Bridge loans are popular in certain types of real estate markets. Whether bridge loans are a good option for you depends on several factors. The reason buyers take out a bridge loan is to buy another home before selling an existing residence. That may sound like an ideal solution, but a bridge loan is not without risk.
For example, when a home buyer is buying another home before selling an existing home, two common ways to find the down payment for the move-up home is through financing either a bridge loan or a home equity loan (or home equity line of credit).
We advise sellers to wait before buying a home and sell the existing home first, but many feel an urge to locate their move up home first.
If you are absolutely certain your existing home will sell, it will alleviate fears about what happens if it does not. You might want to talk with a trusted advisor before pursuing a bridge loan. The main advantage to a bridge loan is to avoid a contingent offer and make your move-up offer all that more attractive to a seller.
Generally, a home equity loan is less expensive, but bridge loans contain more benefits for some borrowers. In addition, many lenders will not lend on a home equity loan if the home is on the market. Smart borrowers will compare the benefits between the two loans to determine which a better fit for their particular situation is, and plan ahead before making an offer to purchase another home.
What Are Bridge Loans?
Bridge loans are temporary loans that bridge the gap between the sales price of a new home and a home buyer’s new mortgage, in the event the buyer’s home has not yet sold.

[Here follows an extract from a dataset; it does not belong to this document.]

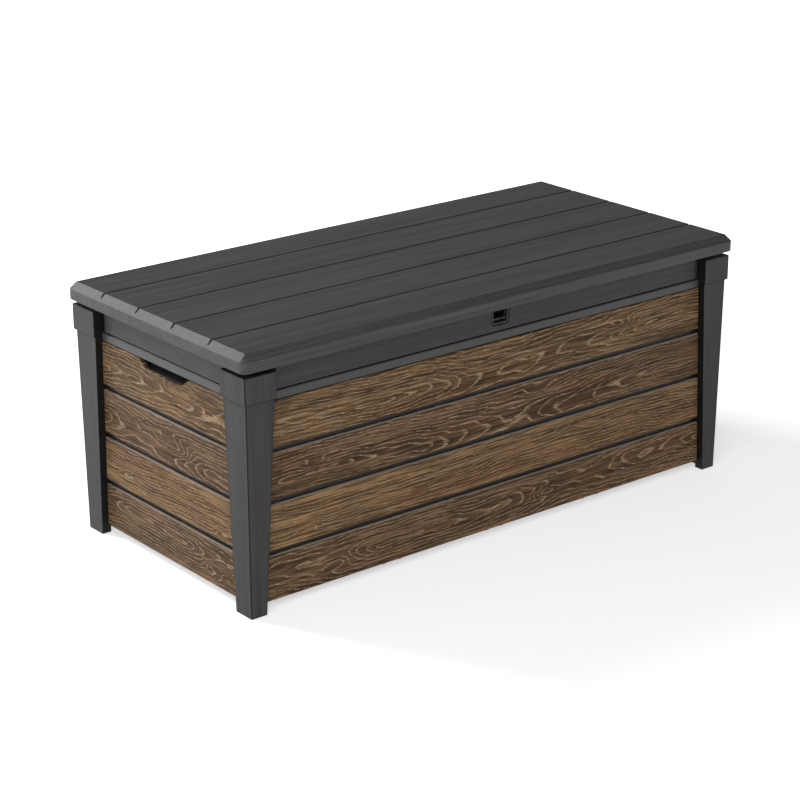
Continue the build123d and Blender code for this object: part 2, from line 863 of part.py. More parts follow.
# ======================================================================= lock
with BuildPart() as lock_bezel:
    # A U-shaped ring in the window of the skirt.
    bezel_plane = Plane.XZ.offset(bezel_face)
    bezel_width = lock_width - 2 * bezel_margin
    bezel_radius = lock_radius - bezel_margin
    ring = u_outline(bezel_plane, bezel_width, bezel_low, bezel_radius)
    extrude(ring, amount=-bezel_depth)
    window_width = bezel_width - 2 * bezel_wall
    window = u_outline(bezel_plane, window_width, bezel_low + bezel_wall, bezel_radius - bezel_wall)
    extrude(window, amount=bezel_depth, both=True, mode=Mode.SUBTRACT)
    # The hasp reaches back over the staple.
    hasp_front = bezel_face - bezel_wall
    with Locations((0, -hasp_front, hasp_z)):
        Box(
            bezel_width - bezel_wall,
            hasp_front - lock_back - hasp_back_gap,
            hasp_thickness,
            align=upward,
        )
    drill([(0, lock_hole_y, hasp_z)], (0, 0, 1), hasp_thickness, radius=hasp_hole_radius)
save(lock_bezel.part, "lock_bezel")

with BuildPart() as lock_staple:
    with Locations((0, -staple_tip, staple_z)):
        Box(staple_width, staple_tip - lock_back, hasp_thickness, align=upward)
    outer_corners = lock_staple.edges().filter_by(Axis.Z).group_by(Axis.Y)[0]
    fillet(outer_corners, plate_corner_radius)
    with Locations((0, -lock_back - hasp_thickness, staple_flange_low)):
        Box(staple_flange_width, hasp_thickness, staple_flange_height, align=upward)
    drill([(0, lock_hole_y, staple_z)], (0, 0, 1), hasp_thickness, radius=hasp_hole_radius)
    drill(staple_screw_spots(), (0, 1, 0), hasp_thickness)
save(lock_staple.part, "lock_staple")

staple_screws = [screw(spot, (0, 1, 0), staple_screw_bite) for spot in staple_screw_spots()]
save_group(staple_screws, "staple_screws")


# ===================================================================== hinges
def barrel(x, length, radius, mode=Mode.ADD):
    """A round bar along the hinge axis, centred at x."""
    plane = Plane(origin=(x - length / 2, hinge_y, hinge_z), z_dir=(1, 0, 0))
    step_along(plane, 0, length, radius, mode)


def make_body_leaf(x):
    """An angle on the rear panel whose arm carries the two outer knuckles."""
    face_y = rear.face(lip_top, plate_depth)
    arm_z = hinge_z - knuckle_radius
    leaf_low = lip_top - leaf_drop
    room = 2 * (knuckle_radius + slide_gap)
    with BuildPart() as leaf:
        with Locations((x, face_y, leaf_low)):
            Box(leaf_width, leaf_thickness, arm_z + leaf_thickness - leaf_low, align=upward)
        with Locations((x, face_y, arm_z)):
            Box(leaf_width, hinge_y - face_y, leaf_thickness, align=upward)
        barrel(x, leaf_width, knuckle_radius)
        with Locations((x, hinge_y, hinge_z)):
            Box(knuckle_length + 2 * knuckle_gap, room, room, mode=Mode.SUBTRACT)
        barrel(x, leaf_width, pin_radius + pin_clearance, Mode.SUBTRACT)
        drill(body_leaf_screw_spots(x), (0, -1, 0), leaf_thickness)
    return leaf.part


def make_lid_leaf(x):
    """A plate under the lid frame with the middle knuckle."""
    with BuildPart() as leaf:
        with Locations((x, hinge_y - leaf_reach, frame_z - leaf_thickness)):
            Box(leaf_width, leaf_reach, leaf_thickness, align=upward)
        with Locations((x, hinge_y - knuckle_radius, hinge_z)):
            Box(knuckle_length, knuckle_radius, frame_z - hinge_z, align=upward)
        barrel(x, knuckle_length, knuckle_radius)
        barrel(x, knuckle_length, pin_radius + pin_clearance, Mode.SUBTRACT)
        drill(lid_leaf_screw_spots(x), (0, 0, 1), leaf_thickness)
    return leaf.part


def make_pin(x):
    with BuildPart() as pin:
        barrel(x, leaf_width + 2 * pin_head_height, pin_radius)
        for side in (-1, 1):
            barrel(x + side * (leaf_width + pin_head_height) / 2, pin_head_height, pin_head_radius)
    return pin.part


body_leaf_screws = []
lid_leaf_screws = []
for name, x in zip(hinge_names, hinge_places):
    save(make_body_leaf(x), f"{name}_hinge_body_leaf")
    save(make_lid_leaf(x), f"{name}_hinge_lid_leaf")
    save(make_pin(x), f"{name}_hinge_pin")
    body_leaf_screws += [screw(spot, (0, -1, 0), leaf_screw_bite) for spot in body_leaf_screw_spots(x)]
    lid_leaf_screws += [screw(spot, (0, 0, 1), leaf_screw_bite) for spot in lid_leaf_screw_spots(x)]
save_group(body_leaf_screws, "hinge_body_screws")
save_group(lid_leaf_screws, "hinge_lid_screws")


# ===================================================================== struts
bore_radius = cylinder_radius - cylinder_wall
strut_plane = Plane(origin=(strut_x, strut_foot.Y, strut_foot.Z), z_dir=strut_line)
foot_eye = Plane(origin=(strut_x - eye_width / 2, strut_foot.Y, strut_foot.Z), z_dir=(1, 0, 0))
head_eye = Plane(origin=(strut_x - eye_width / 2, strut_head.Y, strut_head.Z), z_dir=(1, 0, 0))

with BuildPart() as strut_cylinder:
    step_along(foot_eye, 0, eye_width, eye_radius)
    step_along(strut_plane, 0, cylinder_start + cylinder_cap, neck_radius)
    step_along(strut_plane, cylinder_start, cylinder_length, cylinder_radius)
    bore_length = cylinder_length - cylinder_cap - cylinder_guide
    step_along(strut_plane, bore_start, bore_length, bore_radius, Mode.SUBTRACT)
    guide_start = bore_start + bore_length
    step_along(strut_plane, guide_start, cylinder_guide, rod_radius + rod_clearance, Mode.SUBTRACT)
    step_along(foot_eye, 0, eye_width, stud_radius + stud_clearance, Mode.SUBTRACT)

with BuildPart() as strut_rod:
    step_along(strut_plane, rod_start, rod_length, rod_radius)
    step_along(strut_plane, rod_start, piston_length, bore_radius - piston_clearance)
    step_along(strut_plane, strut_length - rod_socket, rod_socket, neck_radius)
    step_along(head_eye, 0, eye_width, eye_radius)
    # The stud stops just short of the lid bracket.
    stud_reach = eye_width / 2 + cylinder_radius + tab_gap - stud_gap
    step_along(head_eye, 0, stud_reach, stud_radius)

with BuildPart() as foot_bracket:
    with Locations((pad_face - plate_thickness / 2, strut_foot.Y, strut_foot.Z)):
        Box(plate_thickness, plate_size, plate_size)
    fillet(foot_bracket.edges().filter_by(Axis.X), plate_corner_radius)
    bracket_plane = Plane(
        origin=(pad_face - plate_thickness, strut_foot.Y, strut_foot.Z),
        z_dir=(-1, 0, 0),
    )
    shoulder_reach = strut_offset - eye_width / 2 - stud_gap
    journal = eye_width + 2 * stud_gap
    step_along(bracket_plane, 0, shoulder_reach, stud_head_radius)
    step_along(bracket_plane, shoulder_reach, journal, stud_radius)
    step_along(bracket_plane, shoulder_reach + journal, stud_head_height, stud_head_radius)
    drill(foot_bracket_screw_spots(1), (1, 0, 0), plate_thickness)

with BuildPart() as head_bracket:
    tab_x = strut_x + cylinder_radius + tab_gap
    tab_low = strut_head.Z - tab_drop
    tab_y = strut_head.Y - plate_size / 2
    with Locations((tab_x, tab_y, tab_low)):
        Box(
            plate_thickness,
            tab_length,
            frame_z - tab_low,
            align=(Align.MIN, Align.MIN, Align.MIN),
        )
    lower_edges = head_bracket.edges().filter_by(Axis.X).group_by(Axis.Z)[0]
    fillet(lower_edges, plate_corner_radius)
    with Locations((tab_x + plate_thickness, tab_y, frame_z - plate_thickness)):
        Box(
            plate_size,
            tab_length,
            plate_thickness,
            align=(Align.MAX, Align.MIN, Align.MIN),
        )
    drill(head_bracket_screw_spots(1), (0, 0, 1), plate_thickness)

strut_pieces = {
    "strut_cylinder": strut_cylinder.part,
    "strut_rod": strut_rod.part,
    "strut_foot_bracket": foot_bracket.part,
    "strut_head_bracket": head_bracket.part,
}
for name, piece in strut_pieces.items():
    save(piece, f"right_{name}")
    save(piece.mirror(Plane.YZ), f"left_{name}")

foot_screws = []
head_screws = []
for side in (-1, 1):
    foot_screws += [screw(spot, (side, 0, 0), plate_screw_bite) for spot in foot_bracket_screw_spots(side)]
    head_screws += [screw(spot, (0, 0, 1), plate_screw_bite) for spot in head_bracket_screw_spots(side)]
save_group(foot_screws, "strut_foot_screws")
save_group(head_screws, "strut_head_screws")
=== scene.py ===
"""Looks of a moulded deck storage box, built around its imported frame.

The boards on the four walls are surfaces with a raised wood grain. Every other
piece keeps its own shape and is given a procedural finish. All lengths are in
metres: +X runs along the box, the front faces -Y and +Z is up.
"""

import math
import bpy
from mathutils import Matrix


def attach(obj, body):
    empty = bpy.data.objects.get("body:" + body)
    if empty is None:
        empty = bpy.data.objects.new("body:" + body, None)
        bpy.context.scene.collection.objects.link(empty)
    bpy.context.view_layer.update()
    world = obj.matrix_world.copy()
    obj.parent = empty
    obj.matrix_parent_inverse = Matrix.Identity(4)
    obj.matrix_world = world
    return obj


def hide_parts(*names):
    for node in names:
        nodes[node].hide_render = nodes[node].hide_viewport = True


bl_info = {
    "name": "Deck Storage Box Looks",
    "version": (1, 0, 0),
    "blender": (4, 5, 0),
    "location": "View3D > Sidebar > Deck Box",
    "description": "Wood-grained boards, moulded resin finishes and a soft studio stage",
    "category": "Object",
}

from functools import partial

import bpy
import numpy as np
from bpy.props import FloatProperty, FloatVectorProperty, IntProperty, PointerProperty
from mathutils import Matrix, Vector

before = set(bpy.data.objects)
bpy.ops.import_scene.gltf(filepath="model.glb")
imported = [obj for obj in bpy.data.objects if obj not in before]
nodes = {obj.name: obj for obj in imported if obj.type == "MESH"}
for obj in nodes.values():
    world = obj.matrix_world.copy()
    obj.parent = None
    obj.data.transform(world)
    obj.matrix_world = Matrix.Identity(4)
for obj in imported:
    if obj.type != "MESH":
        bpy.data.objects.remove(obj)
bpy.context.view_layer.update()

WALL_ANGLES = {"front": 0.0, "right": 90.0, "rear": 180.0, "left": 270.0}
BOARD_ROWS = (1, 2, 3, 4)
# How strongly the boards of each row are streaked with red.
RED_STREAKS = {1: 0.25, 2: 0.35, 3: 0.60, 4: 0.30}
# Height of the tree's heart over each row, in board heights. The heart of the second
# row lies well above the board, so its grain is straight.
HEARTS = {1: 0.55, 2: 2.10, 3: 0.30, 4: 0.42}
# Near black of the painted shade in the grooves between the boards, under the lid's edge and on the
# posts, and of the painted dark line of shade and reflection along a post's corner.
SHADOW = (0.004, 0.004, 0.004)
WHITE = (1.0, 1.0, 1.0)
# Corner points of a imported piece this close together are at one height.
NEAR = 1e-4
# Middle of the box's height, which the camera and the lights face.
MIDDLE = Vector((0.0, 0.0, 0.3))
# Place, size and colour of each soft light.
LIGHTS = {
    "key": ((-4.4, -2.8, 2.6), 3.0, (1.0, 0.99, 0.97)),
    "front": ((-1.9, -3.7, 4.2), 3.0, (1.0, 0.985, 0.95)),
    "rim": ((-1.9, 4.0, 3.3), 2.2, (0.97, 0.985, 1.0)),
}


# ------------------------------------------------------------------ settings
def colour_setting(name, description, default):
    return FloatVectorProperty(
        name=name,
        description=description,
        default=default,
        size=3,
        min=0.0,
        max=1.0,
        subtype="COLOR",
    )


def length_setting(name, description, default):
    return FloatProperty(
        name=name,
        description=description,
        default=default,
        precision=5,
        unit="LENGTH",
    )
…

The bridge loan is secured to the buyer’s existing home. The funds from the bridge loan are then used as a down payment for the move-up home.
How Do Bridge Loans Work?
Many lenders do not have set guidelines for FSCO minimums nor income ratios. Funding is guided by a more “make sense” underwriting approach.
The piece of the puzzle that requires guidelines is the long-term financing obtained on the new home.

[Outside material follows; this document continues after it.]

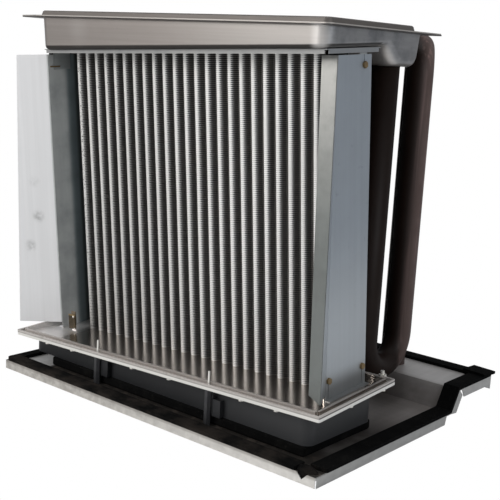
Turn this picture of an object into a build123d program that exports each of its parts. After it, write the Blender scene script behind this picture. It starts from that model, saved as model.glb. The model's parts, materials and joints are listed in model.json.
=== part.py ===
"""Condensing-furnace heat exchanger assembly standing on its vestibule panel.

Frame: +Z up, -Y the finned front, +X the right side. The origin is the middle of the
underside of the panel's flat sheet. All lengths are in millimetres.

The panel, the primary tubes and the header are square to this frame. The finned coil
between them is pitched a few degrees, so that its condensate runs down to the collector.
The coil, its tube sheets and its baffles are drawn square to the coil's own datum, which
is the middle of its front crests on top of the lower tube sheet, and coil_place sets them
all in the assembly together.
"""

import os
from math import asin, cos, hypot, pi, radians, sin

from build123d import *

os.makedirs("parts", exist_ok=True)

# ---------------------------------------------------------------- driving dimensions
sheet_gauge = 1.2           # panel, tube sheets, header pan and cover
baffle_gauge = 1.0
fit_gap = 0.2               # between plain parts that lie side by side
hole_gap = 0.15             # radial, around screws and tubes

# vestibule panel
panel_side_margin = 6.0     # beyond half the tube sheet frame's width
panel_depth = 450.0
flange_drop = 13.5
back_flange_drop = 20.0
step_rise = 31.0
step_setback = 118.0        # foot of the ramp, from the back edge
step_run = 19.0
flange_relief = 14.0        # open length of the side flange at the foot of the ramp
flange_bevel = 4.0
notch_inset = 22.0          # from the right edge
notch_half_width = 8.0
notch_drop = 8.0

# foam strips on the panel
gasket_width = 22.0
gasket_right_width = 25.0
gasket_left_width = 16.0
gasket_thickness = 5.0
gasket_corner = 9.0
patch_width = 38.0
patch_depth = 30.0
patch_thickness = 4.0

# pitch and place of the coil
coil_shift = -14.2          # from the panel's middle
coil_setback = 118.0        # from the panel's front edge
coil_lift = 55.5
coil_pitch_forward = 3.46   # degrees, top towards the front
coil_pitch_side = 2.17      # degrees, top towards the left

# finned coil
ripple_pitch = 20.55
pack_end_clearance = 63.7   # least, from the ends of the fins to the ends of the frame
ripple_depth = 9.0
crest_half_width = 4.6
crest_height = 3.2
crest_flats = 5
valley_half_width = 2.4
pack_depth = 63.0
pack_height = 444.0

# lower tube sheet and the frame that clamps it
frame_half_width = 300.0
frame_front = -91.5
frame_back = 83.0
lip_width = 3.0
lip_height = 5.5
groove_width = 4.5
inner_lip_height = 7.5
frame_web = 24.0
corner_slot = 4.0
foot_slot_length = 62.0
foot_slot_width = 6.0
foot_slot_inset = 20.0
coil_ear_y = -26.0
coil_ear_width = 10.0
coil_ear_height = 32.0

# upper tube sheet
upper_front = -30.6
upper_back = 86.0
upper_flange = 6.0

# side baffles
baffle_inset = 33.5         # from the ends of the frame
baffle_top_gap = 7.0        # below the upper tube sheet
baffle_back_top = 65.5
baffle_back_foot = 58.6
baffle_foot_width = 8.0
left_fold_y = -25.5
flare_angle = 32.7          # from the X axis
flare_foot_width = 72.0
flare_top_width = 50.0
flare_foot_z = 9.0
right_fold_top_y = -8.0
right_fold_foot_y = -33.0
right_corner_out = 17.0     # beyond the baffle's flat wall
right_corner_y = -67.0
right_corner_foot_z = 9.0
return_foot_rise = 9.0
return_foot_width = 18.0
return_top_width = 23.5
ear_width = 16.0
ear_height = 36.0
ear_drop = 30.0

# screws
screw_head_radius = 3.6
screw_head_height = 3.2
front_screw_x = (37.5, 170.0, 229.0)
side_screw_y = (-16.0, 60.0)
back_screw_x = (110.0, 229.0)
baffle_screw_head = 4.6
stud_radius = 1.5
stud_sleeve_radius = 5.0
stud_x = 112.0
stud_y = -86.4
stud_stand_out = 25.0
stud_hole = 3.6
stud_notch = 4.4

# condensate collector
collector_shift = 2.5       # from the coil's middle
collector_inset_side = 26.5
collector_inset_front = 14.5
collector_wall = 3.0
collector_corner = 14.0
seal_thickness = 14.0
seal_margin = 3.0
seal_side_margin = -4.0
seal_width = 16.0
flue_spout_x = 150.0
flue_spout_radius = 30.0
drain_spout_inset = 55.2    # from the collector's left end
drain_spout_radius = 8.0
spout_length = 20.0
lug_width = 15.0
lug_depth = 7.0
lug_height = 24.0

# header
header_left_overhang = 2.5  # beyond the ends of the upper tube sheet
header_right_overhang = 7.6
header_front_overhang = 40.1    # in front of the fins' crests, at the top
header_length = 220.0
header_rise = 35.6          # rim above the middle of the fins' crests
header_corner = 18.0
header_draft = 3.0
header_bevel = 4.0
pocket_setback = 148.0      # from the header's front
pocket_depth = 44.0
pocket_bevel = 7.0
rim_gauge = 1.5
rim_margin = 6.0
rim_left = 59.4
rim_back_overhang = 40.0
rim_corner = 10.0
cover_rise = 7.0
cover_back_inset = 20.0
cover_corner = 10.0
cover_draft = 20.0
cover_bevel = 1.5

# primary tubes
primary_count = 5
primary_radius = 19.05
primary_wall = 1.25
outlet_left_margin = 70.0   # first and last outlets, from the header's ends
outlet_right_margin = 33.0
outlet_inset = 39.0         # from the header's back wall
port_middle_x = -10.0
port_pitch = 87.0
port_setback = 58.0         # from the panel's back edge
return_share = 0.569        # of the way from the outlets to the ports
low_bend_rise = 75.0        # above the raised part of the panel
high_bend_drop = 12.2       # below the header's pocket
tube_below_panel = 12.0
bored_depth = 40.0
bend_facets = 4             # mitred lengths in each half-turn

# ---------------------------------------------------------------- derived places
half_width = frame_half_width + panel_side_margin
half_depth = panel_depth / 2
panel_width = 2 * half_width
panel_top = sheet_gauge
plateau_top = panel_top + step_rise
step_foot_y = half_depth - step_setback
step_head_y = step_foot_y + step_run
notch_x = half_width - notch_inset
coil_datum = (coil_shift, coil_setback - half_depth, coil_lift)
coil_place = Pos(*coil_datum) * Rot(Y=-coil_pitch_side) * Rot(X=coil_pitch_forward)
clear_reach = 2 * (panel_width + panel_depth)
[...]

Some lenders who make conforming loans exclude the bridge loan payment for qualifying purposes. This means the borrower is qualified to buy the move-up home by adding together the existing loan payment, if any, on the buyer’s existing home to the new mortgage payment of the move-up home. The reasons’ many lenders qualify the buyer on two payments are because:
- Most buyers have an existing first mortgage on a present home;
- The buyer will likely close the move-up home purchase before selling an existing residence; and
- For a short-term period, the buyer will own two homes.
If the new home mortgage is a conforming loan, lenders have more leeway to accept a higher debt-to-income ratio by running the mortgage loan through an automated underwriting program. If the new home mortgage is a jumbo loan, most lenders will restrict the home buyer to a 50% debt-to-income ratio.
Home Buying Benefits of Bridge Loans
- The buyer can immediately put their home on the market and buy without restrictions.
- Bridge loans may not require monthly payments for a few months.
- If the buyer has made a contingent offer to buy and the seller issues a Notice to Perform, the buyer can remove the contingency to sell and still move forward with the purchase.